The twenty-five tales included in The Oceans of Cruelty constitute one of the oldest collections of stories in the world, a book that offers both a set of uncanny, unsettling, and unforgettable narratives and a profound meditation on what weird thing it is that drives us to tell and to listen to stories. “Tales of the Vetala” is one of the names under which these stories have made their way from ancient India to the world at large, a Vetala being a corpse-spirit, and the frame story to the collection as a whole tells of a young king who bears the burden of a double spell.
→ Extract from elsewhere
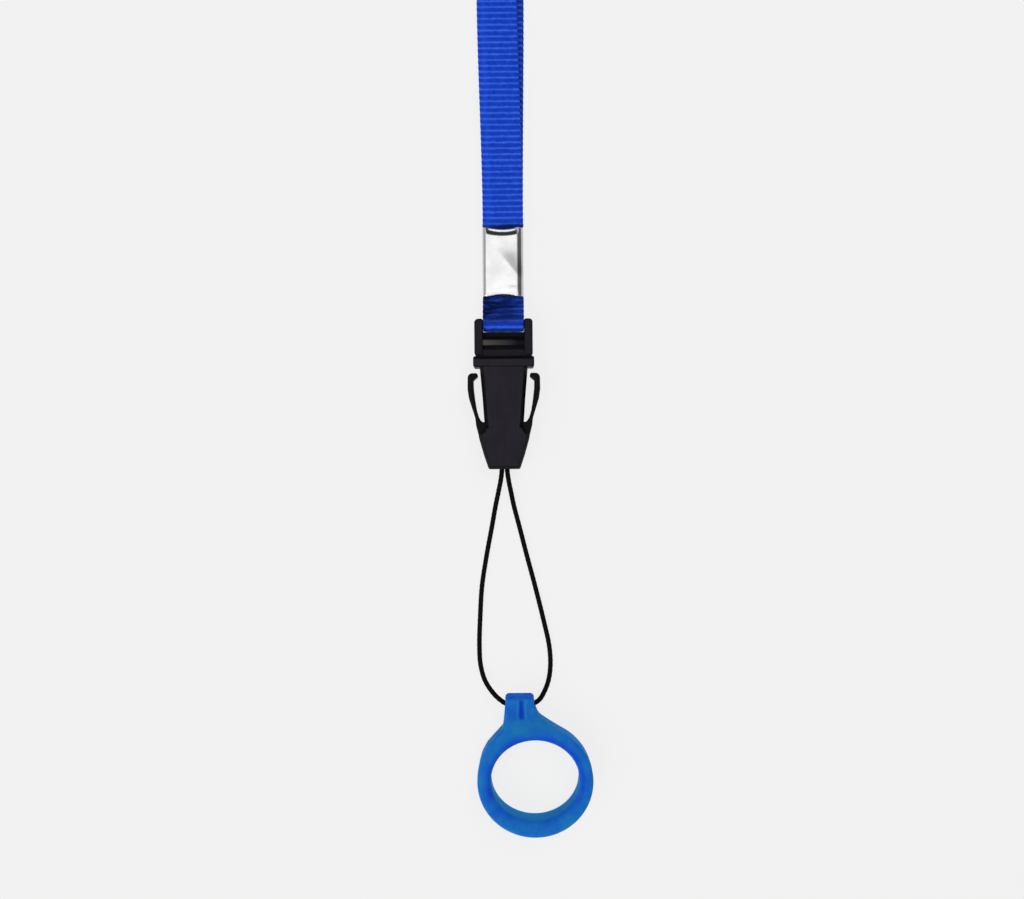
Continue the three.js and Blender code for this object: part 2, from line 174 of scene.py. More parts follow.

He has fallen under the power of a sorcerer, whose demand is that he fetch to him a Vetala to be his servant, and he has fallen under the power of the Vetala itself. Like a bat, the Vetala roosts upside down in the branches of a tree, and night after night the king is driven to take it down and bear it on his back to the burial ground where, once laid to rest, it will fall into the sorcerer's hands.
Night after night, king and spirit make their way from tree to burial ground, and as they do the spirit whispers a riddling story in the king's ear. If the king knows the answer to the riddle, he must tell it; as soon as he tells it, the spirit flies back to the tree. Thus story follows story, the king's labors continue, and neither he nor the spirit finds rest. Only when the king has no idea what the answer to the riddle may be, when he is unable at last to respond to the story at all, will his obligation to the sorcerer be fulfilled and will he be set free, though when that comes to pass—well, that's when the whole story takes a new turn.
Within this framework, The Oceans of Cruelty unfolds a suite of tales of suicidal passion, clever deceit, patriarchal oppression, obligatory self-sacrifice, changing bodies, and narrow escapes from death. Here are all the passions, and here is the play of appearance and desire from which stories are drawn and that make us come back hungry for story, wondering how will the story end and when at last will we be done with all those stories?
Douglas Penick's recreation of this ancient work brings out all its humor and horror and vitality, as well its unmistakeable relevance in a world of stories gone viral.